Ce jour-là, Lénine visite l’usine Michelson de Moscou, seul, sans garde du corps. Le maître du Kremlin prononce un discours, puis ressort vers 22 heures et s’apprête à monter dans sa voiture. Des ouvriers l’entourent pour lui parler. Parmi la foule, Kaplan l’interpelle sur sa façon de diriger le pays. Il se retourne. C’est à ce moment-là que la jeune femme tire à trois reprises sur lui. Une balle traverse son manteau pour se ficher dans un poumon. Les deux autres frappent l’épaule gauche et la mâchoire. C’est à ce moment qu’elle regrette d’avoir refuser de faire un stage parmi les trafiquants de Marseille...

Déportée en Sibérie

Aussitôt, Fanny est maîtrisée par des ouvriers de l’usine, tandis que Lénine parvient, malgré ses blessures, à s’asseoir dans sa voiture. Il demande au chauffeur de le conduire immédiatement au Kremlin, craignant d’autres assassins sur le chemin de l’hôpital. Il monte péniblement jusqu’à son appartement où il s’écroule. La douleur au cou est si intense qu’il se voit déjà mourir. À 48 ans, ce n’est pas le premier attentat duquel il réchappe. Les médecins appelés à son chevet préfèrent ne pas retirer les deux balles. Le Dr House peste comme un beau diable contre ces deux incapables... Les deux projectiles resteront au chaud dans les chairs de Lénine jusqu’à sa mort, la hâtant même probablement.

Pendant ce temps, Fanny Kaplan, de son vrai nom Feiga Chaimovna Roytblat, est interrogée par la Tcheka. C’est une militante juive de 28 ans (ou 38, selon les sources) du Parti socialiste révolutionnaire russe (SR), considéré par les bolcheviks de l’époque comme une organisation contre-révolutionnaire. C’est une dure. À 16 ans, en 1906, elle a déjà été arrêtée pour son implication dans un attentat terroriste contre un fonctionnaire du tsar et condamnée au travail forcé à vie en Sibérie.

En prison, elle perd provisoirement la vue. Chaque jour, elle est battue avec des branches de bouleau. Finalement, elle est libérée lors de la révolution de Février en 1917. Mais dans quel état ! Elle souffre fréquemment de terribles maux de tête durant lesquels elle devient quasiment aveugle.

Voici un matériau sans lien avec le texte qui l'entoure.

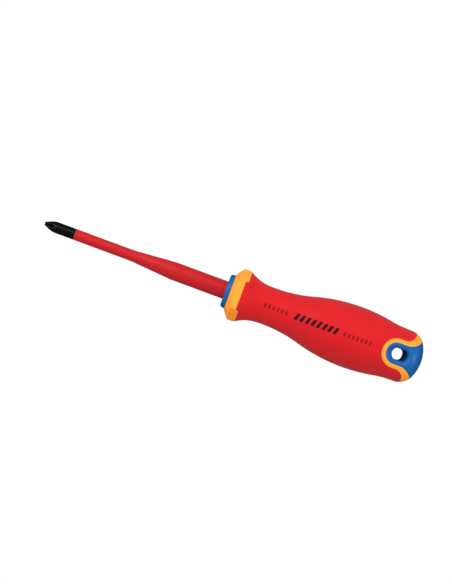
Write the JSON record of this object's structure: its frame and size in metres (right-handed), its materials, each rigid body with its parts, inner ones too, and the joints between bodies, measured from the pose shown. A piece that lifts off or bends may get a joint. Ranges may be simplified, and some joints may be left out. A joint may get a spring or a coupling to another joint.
{
  "type": "insulated screwdriver",
  "caption": "Cross-drive screwdriver with an insulated blade and a layered three-colour handle with a hexagonal anti-roll bolster and a hanging slot.",
  "frame": {"origin": "where the turning axis crosses the front face of the handle's collar", "axes": "+X along the turning axis from the point towards the hanging eye, +Z along the hanging slot, square to two flats of the bolster"},
  "size_m": [0.2082, 0.033, 0.033],
  "materials": {
    "blackened_steel": "satin black oxide",
    "sleeve_plastic": "semi-matt red",
    "core_plastic": "satin blue",
    "middle_plastic": "satin yellow",
    "grip_rubber": "fine matt red"
  },
  "bodies": {
    "root": {"blade": "blackened_steel", "blade_insulation": "sleeve_plastic", "handle_core": "core_plastic", "middle_layer": "middle_plastic", "grip": "grip_rubber"}
  },
  "joints": []
}
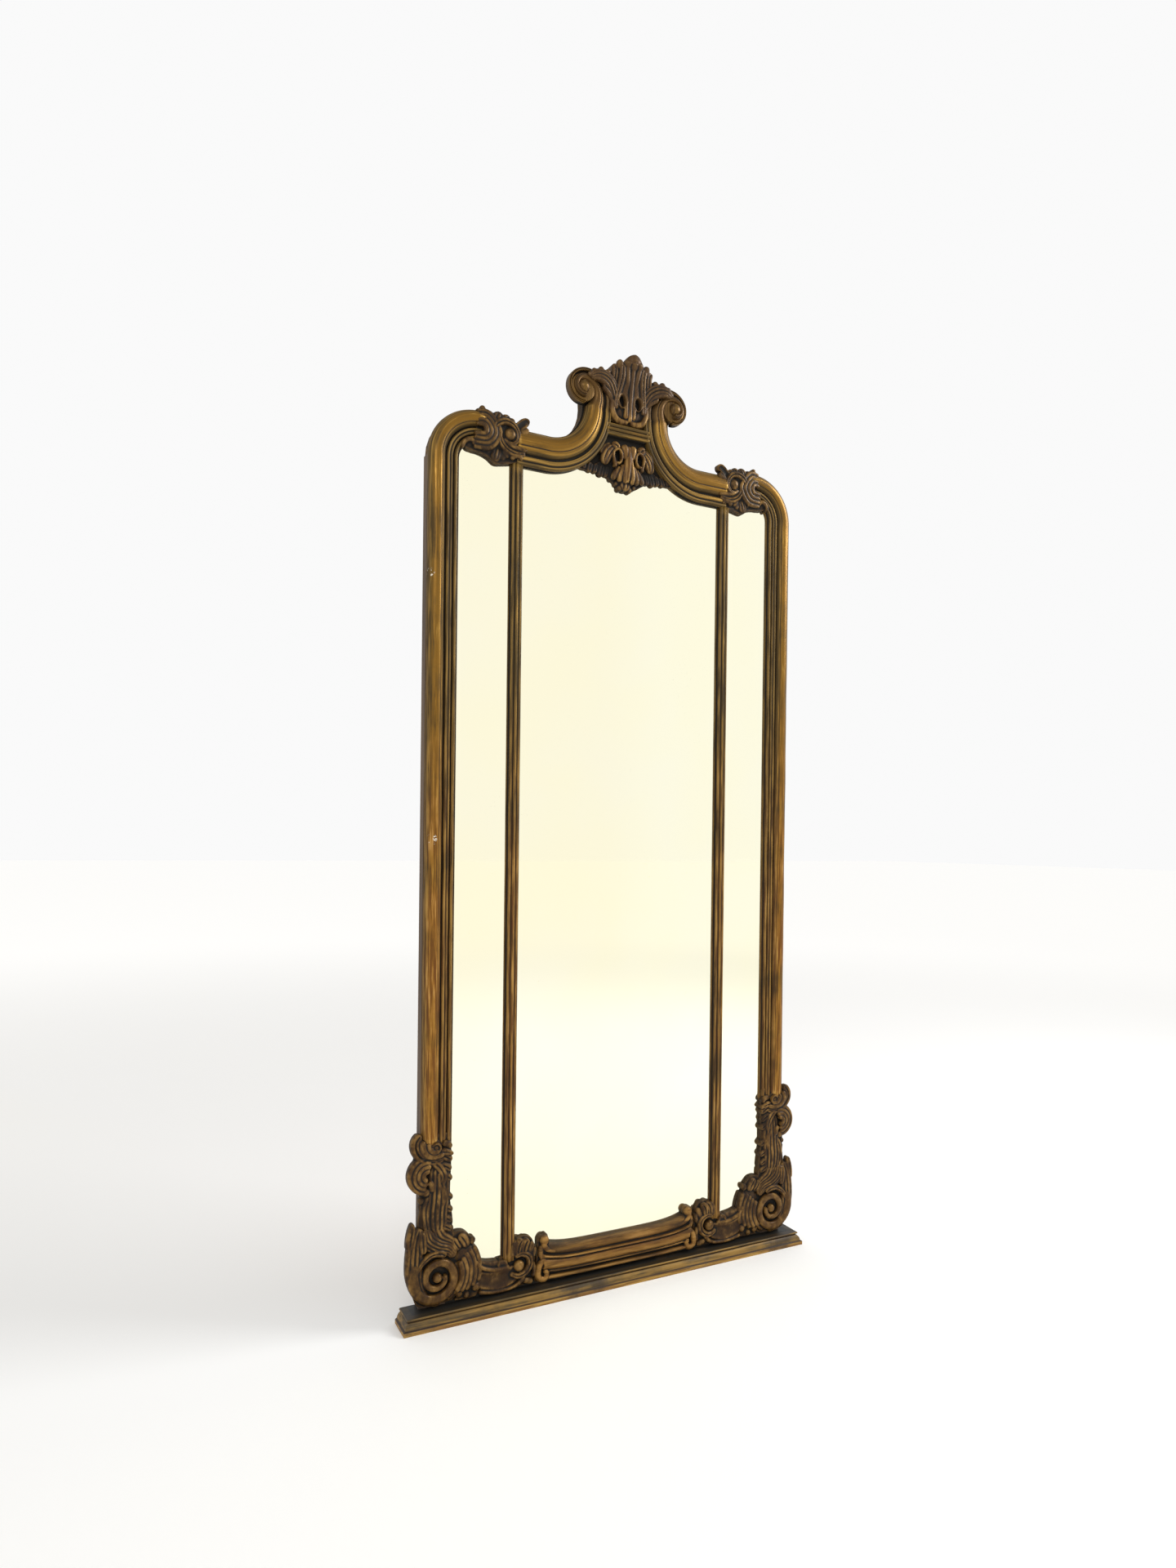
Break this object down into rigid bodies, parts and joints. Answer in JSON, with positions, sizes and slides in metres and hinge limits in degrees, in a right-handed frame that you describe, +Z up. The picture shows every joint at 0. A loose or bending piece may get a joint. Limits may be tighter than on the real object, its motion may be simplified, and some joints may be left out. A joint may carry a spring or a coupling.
{
  "type": "trumeau mirror",
  "caption": "Tall giltwood trumeau mirror with shaped crest, reeded mullions and carved scroll feet on a moulded plinth.",
  "frame": {"origin": "middle of the plinth's underside, on the floor", "axes": "+Z up, +X to the mirror's right seen from the front, the mirror faces -Y"},
  "size_m": [1.02, 0.082, 2.113],
  "materials": {
    "gilt_moulding": "rubbed gold leaf over red-brown bole on wood",
    "gilt_carving": "dark bronze-toned gilding with blackened hollows",
    "plinth_gilt": "worn gilding with dark quirks",
    "ebonised": "black-brown paint, satin",
    "carcase_wood": "dark stained softwood edges",
    "pine": "bare aged pine",
    "mirror_glass": "silvered plate, slightly foxed",
    "screw_steel": "plain steel"
  },
  "bodies": {
    "root": {"backboard_centre": "pine", "backboard_left": "pine", "backboard_right": "pine", "base_leaf_left": "gilt_carving", "base_leaf_right": "gilt_carving", "base_volute_left": "gilt_carving", "base_volute_right": "gilt_carving", "bottom_panel": "gilt_moulding", "bottom_rail": "carcase_wood", "c_scroll_left": "gilt_moulding", "c_scroll_right": "gilt_moulding", "cap_leaf_left": "gilt_carving", "cap_leaf_right": "gilt_carving", "corner_clasp_left": "gilt_carving", "corner_clasp_right": "gilt_carving", "crest_board": "carcase_wood", "crest_crossbar": "gilt_moulding", "crest_pendant_leaf": "gilt_carving", "crest_upper_leaf": "gilt_carving", "mid_stile_left": "pine", "mid_stile_right": "pine", "mirror_plate_centre": "mirror_glass", "mirror_plate_left": "mirror_glass", "mirror_plate_right": "mirror_glass", "mullion_left": "gilt_moulding", "mullion_right": "gilt_moulding", "plinth_board": "ebonised", "plinth_moulding_front": "plinth_gilt", "plinth_moulding_left": "plinth_gilt", "plinth_moulding_right": "plinth_gilt", "plinth_screws": "screw_steel", "post_inner_blocks_left": "pine", "post_inner_blocks_right": "pine", "post_outer_blocks_left": "pine", "post_outer_blocks_right": "pine", "shoulder_moulding_left": "gilt_moulding", "shoulder_moulding_right": "gilt_moulding", "side_drop_left": "gilt_carving", "side_drop_right": "gilt_carving", "side_moulding_left": "gilt_moulding", "side_moulding_right": "gilt_moulding", "stile_blocks_left": "pine", "stile_blocks_right": "pine", "stile_left": "carcase_wood", "stile_right": "carcase_wood", "toe_scroll_left": "gilt_carving", "toe_scroll_right": "gilt_carving"}
  },
  "joints": []
}
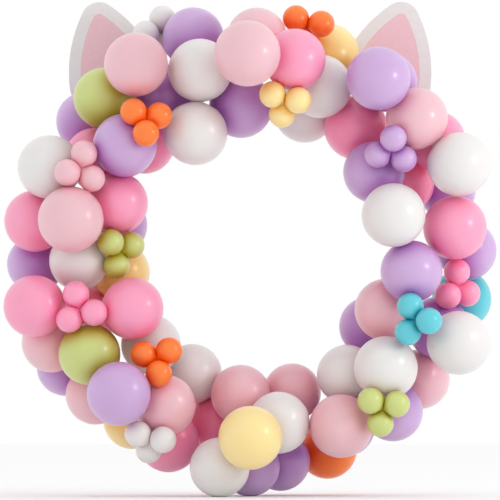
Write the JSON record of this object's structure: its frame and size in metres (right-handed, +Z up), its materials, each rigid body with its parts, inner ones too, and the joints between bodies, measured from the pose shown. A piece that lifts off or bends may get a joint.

Néanmoins, elle continue à militer au sein du SR, qui s’oppose de plus en plus à la politique menée par les bolcheviks dirigés par Lénine. Quand, le 3 mars 1918, la Russie signe l’humiliant traité de paix de Brest-Litovsk avec les Allemands, c’est la colère chez les militants SR ! Voilà maintenant que l’Assemblée constituante est renvoyée par les bolcheviks, cette fois, la coupe est pleine.

Une balle dans la nuque

Certains militants décident donc d’éliminer Lénine. Un complot prend forme. Est-ce bien Kaplan dont la vue est basse qui tient le revolver ? Aujourd’hui, certains historiens en doutent fortement et citent d’autres noms. Ils expliquent qu’à la suite de son arrestation elle aurait choisi d’endosser le crime pour protéger ses comparses. Quoi qu’il en soit, interrogée avec la douceur proverbiale des agents de la Tcheka, elle refuse de donner le nom du moindre complice. Elle est exécutée quatre jours plus tard, le 3 septembre 1918, sans procès ni jugement. Un marin de la Baltique, Pavel Malkov, lui tire une balle dans la nuque. Son corps est ensuite démembré pour qu’il n’en reste plus aucune trace.

L’exécution de Kaplan est le point de départ de la terreur rouge. "Il est grand temps de mettre fin à toute cette mollesse et à cette sentimentalité !" s’exclame Grigori Petrovski, le commissaire du peuple à l’Intérieur. Joseph Staline, qui n’est pas à Moscou, envoie un télégramme qui plaide en faveur de l’instauration d’une terreur de masse. Dans les mois qui suivent, huit cents militants du parti de Kaplan sont passés par les armes sans procès.